The reward for the student is 2 high school credits in the subject, in-depth understanding of the subject, and hopefully a good score on the AP exam. A good score on the AP exam means 6 college credit hours in the subject granted by the admitting university--and these _do_ mean top tier universities _do accept_ AP best scores for full credit.
That Mr. Baker permitted this is a great good. That Dr. Thompson does not permit it is a great evil.
That Dr. Thompson attacks Mr. Baker for permitting the practice of paired courses for AP for being illegal is fallacious reasoning: the argument is an informal fallacy based on misrepresentation of an opponent's position.

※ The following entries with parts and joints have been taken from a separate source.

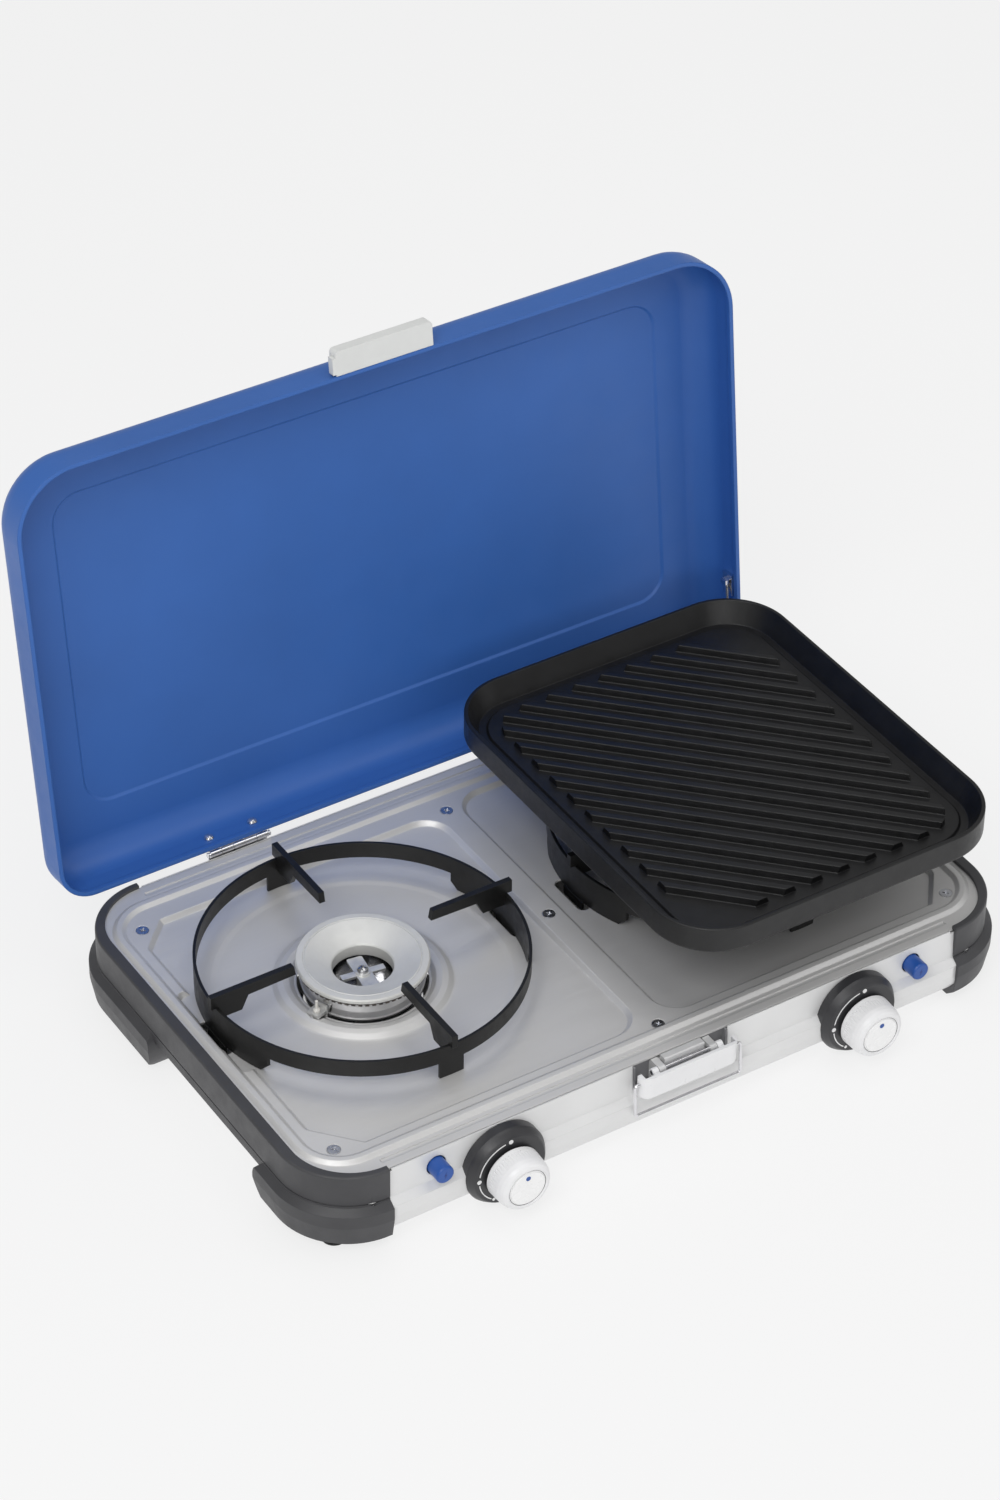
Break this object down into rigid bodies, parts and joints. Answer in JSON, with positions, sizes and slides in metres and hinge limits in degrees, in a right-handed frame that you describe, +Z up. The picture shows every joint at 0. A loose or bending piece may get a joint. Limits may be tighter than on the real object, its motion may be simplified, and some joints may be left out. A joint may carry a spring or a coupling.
{
  "type": "camping stove",
  "caption": "Two-burner gas camping stove with hinged lid, lift-off pan supports and a ribbed grill plate over one burner",
  "frame": {"origin": "on the ground, under the middle of the body (lid left out)", "axes": "+X to the right seen from the knobs, +Y from the knobs to the lid, +Z up"},
  "size_m": [0.5544, 0.4333, 0.4016],
  "materials": {
    "lid_blue": "satin powder coat",
    "plate_steel": "satin",
    "panel_silver": "satin",
    "bumper_grey": "fine grain",
    "foot_rubber": "matte",
    "screw_steel": "zinc plated",
    "burner_chrome": "polished",
    "flame_steel": "dull",
    "cap_grey": "satin",
    "tube_aluminium": "cast",
    "spark_ceramic": "glazed",
    "spark_bracket": "plated",
    "lead_jacket": "matte",
    "unit_plastic": "matte",
    "spring_steel": "drawn",
    "bezel_plastic": "satin",
    "print_white": "matte",
    "brass": "machined",
    "hinge_chrome": "polished",
    "catch_grey": "satin",
    "pocket_grey": "satin",
    "mount_silver": "satin",
    "white_plastic": "satin",
    "blue_plastic": "satin",
    "black_enamel": "enamel",
    "grill_black": "non-stick coated"
  },
  "bodies": {
    "base": {"base_tray": "panel_silver", "top_plate": "plate_steel", "bumper_left": "bumper_grey", "bumper_right": "bumper_grey", "foot_pads": "foot_rubber", "plate_screws": "screw_steel", "burner_cup_left": "burner_chrome", "burner_cup_right": "burner_chrome", "flame_ring_left": "flame_steel", "flame_ring_right": "flame_steel", "burner_cap_left": "cap_grey", "burner_cap_right": "cap_grey", "burner_tie_bars": "flame_steel", "burner_screws": "screw_steel", "mixing_tubes": "tube_aluminium", "spark_electrodes": "spark_ceramic", "spark_clips": "spark_bracket", "spark_leads": "lead_jacket", "spark_unit_left": "unit_plastic", "spark_unit_right": "unit_plastic", "spark_spring_left": "spring_steel", "spark_spring_right": "spring_steel", "bezel_left": "bezel_plastic", "bezel_right": "bezel_plastic", "bezel_marks": "print_white", "gas_valves": "brass", "gas_rail": "tube_aluminium", "gas_inlet": "brass", "base_hinge_leaves": "hinge_chrome", "base_hinge_rivets": "screw_steel", "hinge_pins": "hinge_chrome", "brace_eye": "hinge_chrome", "latch_pocket": "pocket_grey", "latch_mount": "mount_silver", "latch_pin": "hinge_chrome"},
    "lid": {"lid_shell": "lid_blue", "lid_catch": "catch_grey", "catch_rivets": "screw_steel", "lid_hinge_leaves": "hinge_chrome", "lid_screws": "hinge_chrome", "lid_brace": "hinge_chrome", "brace_clip": "hinge_chrome"},
    "left_knob": {"knob_left": "white_plastic", "knob_face_left": "white_plastic", "knob_dot_left": "blue_plastic", "valve_stem_left": "spring_steel"},
    "right_knob": {"knob_right": "white_plastic", "knob_face_right": "white_plastic", "knob_dot_right": "blue_plastic", "valve_stem_right": "spring_steel"},
    "left_button": {"spark_button_left": "blue_plastic"},
    "right_button": {"spark_button_right": "blue_plastic"},
    "lever": {"latch_lever": "white_plastic"},
    "bail": {"latch_bail": "hinge_chrome"},
    "left_support": {"pan_ring_left": "black_enamel", "pan_arms_left": "black_enamel"},
    "right_support": {"pan_ring_right": "black_enamel", "pan_arms_right": "black_enamel"},
    "grill": {"grill_plate": "grill_black"}
  },
  "joints": [
    {"name": "lid_hinge", "type": "hinge", "parent": "base", "child": "lid", "pos_m": [0, 0.1635, 0.063], "axis": [-1, 0, 0], "range_deg": [-42, 0]},
    {"name": "knob_left_turn", "type": "hinge", "parent": "base", "child": "left_knob", "pos_m": [-0.138, -0.18, 0.0305], "axis": [0, -1, 0], "range_deg": [0, 150]},
    {"name": "knob_right_turn", "type": "hinge", "parent": "base", "child": "right_knob", "pos_m": [0.138, -0.18, 0.0305], "axis": [0, -1, 0], "range_deg": [0, 150]},
    {"name": "spark_left_press", "type": "slide", "parent": "base", "child": "left_button", "axis": [0, 1, 0], "range_m": [0, 0.004], "stiffness_N_per_m": 600, "springref_m": -0.004, "deforming": ["spark_spring_left"]},
    {"name": "spark_right_press", "type": "slide", "parent": "base", "child": "right_button", "axis": [0, 1, 0], "range_m": [0, 0.004], "stiffness_N_per_m": 600, "springref_m": -0.004, "deforming": ["spark_spring_right"]},
    {"name": "latch_lever_pivot", "type": "hinge", "parent": "base", "child": "lever", "pos_m": [0, -0.1696, 0.0554], "axis": [-1, 0, 0], "range_deg": [0, 85]},
    {"name": "latch_bail_pivot", "type": "hinge", "parent": "lever", "child": "bail", "pos_m": [0, -0.1715, 0.0514], "axis": [-1, 0, 0], "range_deg": [0, 150]},
    {"name": "left_support_lift", "type": "slide", "parent": "base", "child": "left_support", "axis": [0, 0, 1], "range_m": [0, 0.12]},
    {"name": "right_support_lift", "type": "slide", "parent": "base", "child": "right_support", "axis": [0, 0, 1], "range_m": [0, 0.12]},
    {"name": "grill_lift", "type": "slide", "parent": "right_support", "child": "grill", "axis": [0, 0, 1], "range_m": [0, 0.12]}
  ]
}
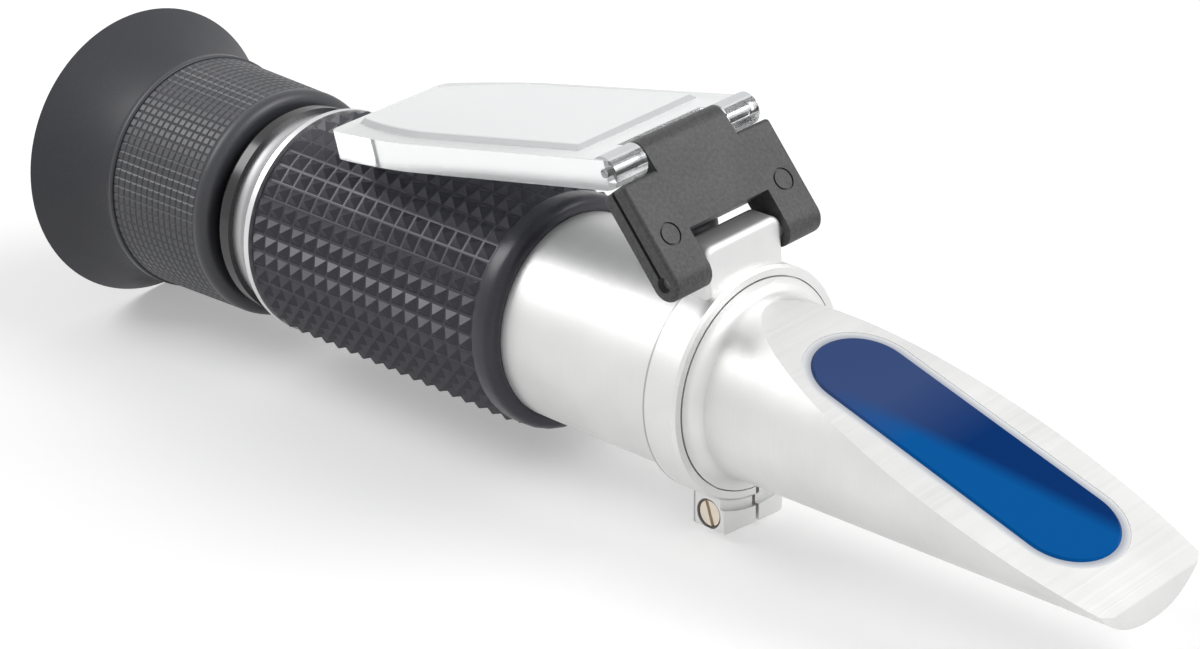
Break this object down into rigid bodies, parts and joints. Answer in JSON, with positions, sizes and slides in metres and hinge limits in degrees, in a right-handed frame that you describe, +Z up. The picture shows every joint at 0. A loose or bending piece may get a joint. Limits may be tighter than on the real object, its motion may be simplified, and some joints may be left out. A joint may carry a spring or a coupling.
{
  "type": "hand-held refractometer",
  "caption": "Hand-held optical refractometer tube with a slanted prism face, a folding clear cover plate on a pivoting link, ribbed grip and turning focus eyepiece.",
  "frame": {"origin": "middle of the bounding box at the level of the eyecup rim's lowest point", "axes": "+X from the eyecup to the prism tip, +Z up towards the cover hinge, the tube axis level along X at 19.8 mm"},
  "size_m": [0.169, 0.0396, 0.0491],
  "materials": {
    "satin_aluminium": "satin",
    "black_aluminium": "matte black anodised",
    "chrome": "polished",
    "black_rubber": "matte",
    "black_plastic": "fine matte grain",
    "gloss_black": "polished",
    "clear_acrylic": "polished rim, frosted inner face",
    "prism_glass": "polished",
    "lens_glass": "polished",
    "cement": "smooth",
    "brass": "satin",
    "steel": "brushed"
  },
  "bodies": {
    "tube": {"barrel": "satin_aluminium", "rubber_grip": "black_rubber", "rear_ferrule": "chrome", "guide_bush": "gloss_black", "scale_holder": "black_aluminium", "scale_disc": "lens_glass", "scale_retainer": "black_aluminium", "bimetal_steel": "steel", "bimetal_brass": "brass", "strip_block": "black_aluminium", "rear_strip_screw": "steel", "front_strip_screw": "steel", "objective_cell": "black_aluminium", "objective_lens": "lens_glass", "objective_retainer": "black_aluminium", "clamp_ring": "satin_aluminium", "clamp_screw": "brass", "nose": "satin_aluminium", "main_prism": "prism_glass", "prism_cement": "cement", "nose_o_ring": "black_rubber", "light_stop": "black_aluminium", "push_pin": "steel"},
    "focus_slide": {"eyepiece_o_ring": "black_rubber"},
    "eyepiece": {"eyepiece_tube": "black_aluminium", "focus_ring": "black_plastic", "eyecup": "black_rubber", "eye_lens": "lens_glass", "lens_shim": "black_aluminium", "lens_spacer": "black_aluminium", "field_lens": "lens_glass", "lens_retainer": "black_aluminium"},
    "link": {"hinge_link": "black_plastic", "link_pin": "steel", "cover_pin": "steel"},
    "cover": {"cover_plate": "clear_acrylic"},
    "calibration_screw": {"calibration_screw": "brass"},
    "cap": {"calibration_cap": "black_rubber"}
  },
  "joints": [
    {"name": "link_fold", "type": "hinge", "parent": "tube", "child": "link", "pos_m": [0.0274, 0, 0.0361], "axis": [0, 1, 0], "range_deg": [0, 150.59]},
    {"name": "cover_fold", "type": "hinge", "parent": "link", "child": "cover", "pos_m": [0.01888, 0, 0.04708], "axis": [0, 1, 0], "range_deg": [0, 58.28]},
    {"name": "focus_travel", "type": "slide", "parent": "tube", "child": "focus_slide", "axis": [-1, 0, 0], "range_m": [-0.00101, 0.00185]},
    {"name": "focus_turn", "type": "hinge", "parent": "focus_slide", "child": "eyepiece", "pos_m": [-0.063, 0, 0.0198], "axis": [-1, 0, 0], "range_deg": [-60, 110]},
    {"name": "calibration_turn", "type": "hinge", "parent": "tube", "child": "calibration_screw", "pos_m": [0.0188, 0, 0.0306], "axis": [0, 0, 1], "range_deg": [-90, 90]},
    {"name": "cap_pull", "type": "slide", "parent": "tube", "child": "cap", "axis": [0, 0, 1], "range_m": [0, 0.0011]}
  ],
  "couplings": [
    {"joint": "focus_travel", "follows": "focus_turn", "m_per_rad": 0.00095493}
  ]
}
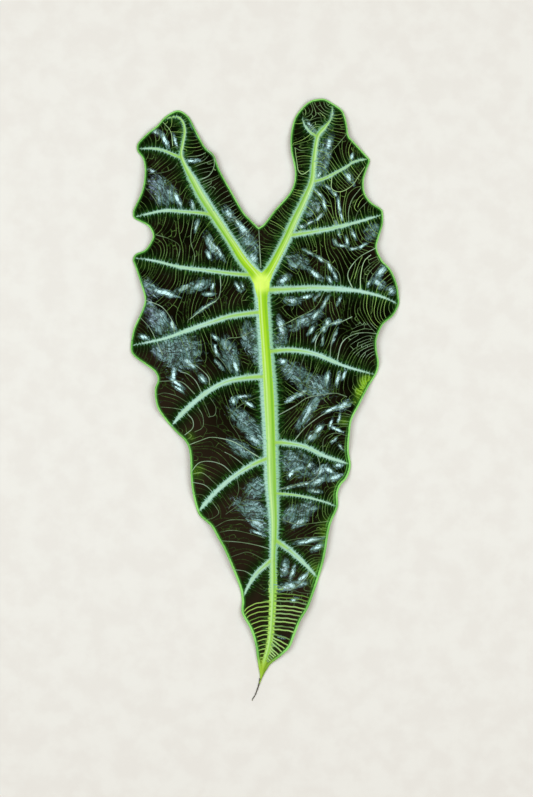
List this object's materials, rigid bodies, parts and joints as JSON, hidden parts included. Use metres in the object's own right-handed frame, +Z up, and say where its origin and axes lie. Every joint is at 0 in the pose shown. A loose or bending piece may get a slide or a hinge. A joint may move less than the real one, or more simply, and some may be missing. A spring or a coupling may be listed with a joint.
{
  "type": "alocasia leaf",
  "caption": "Cut arrow-shaped leaf of a dark alocasia, lying top side up, with pale raised ribs, a waved edge, pointed back lobes and a dry thread at the tip.",
  "frame": {"origin": "middle of the leaf's outline, on the surface it lies on", "axes": "+Z up from the surface, +Y from the tip towards the back lobes, +X to the leaf's right side as seen from above with the back lobes up"},
  "size_m": [0.1342, 0.301, 0.008],
  "materials": {
    "dark_glossy_blade": null
  },
  "bodies": {
    "root": {"alocasia_leaf": "dark_glossy_blade"}
  },
  "joints": []
}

To assert that it is bad for students to earn 2 high school credits in the subject, in-depth understanding of the complexity of the subject, and hopefully a good score on the AP exam in May is illogical reasoning, a fallacy.
A good score on the AP exam means 6 college credit hours in the subject. If a student is successful in only one AP test and is admitted to a $47,500 top-notch university that requires 10 semester hours the first year, he saves $9500 for his father's pocket.
More AP test scores of 4 or 5 provides more money saved. Multiply this by the number of Collier County students currently on track for success on the AP tests in various subjects, and the taxpayers are allowing parents substantial financial assistance and enabling students to attend much better universities.
The group that disallows this and fired Mr. Baker for it have done us all a terrible disservice. Attacking a distorted version of a position simply does not constitute an attack on the position itself. It's OK for students to learn as much as a good teacher has to teach, score it how you will.
Mr. Baker did not permit a bad thing by permitting courses paired with AP courses. Different credit for individual students in the same paired course, although deconstructed by Hinshaw & Culbertson, is not an unsound practice.
Mr. Baker should not have been fired for this issue.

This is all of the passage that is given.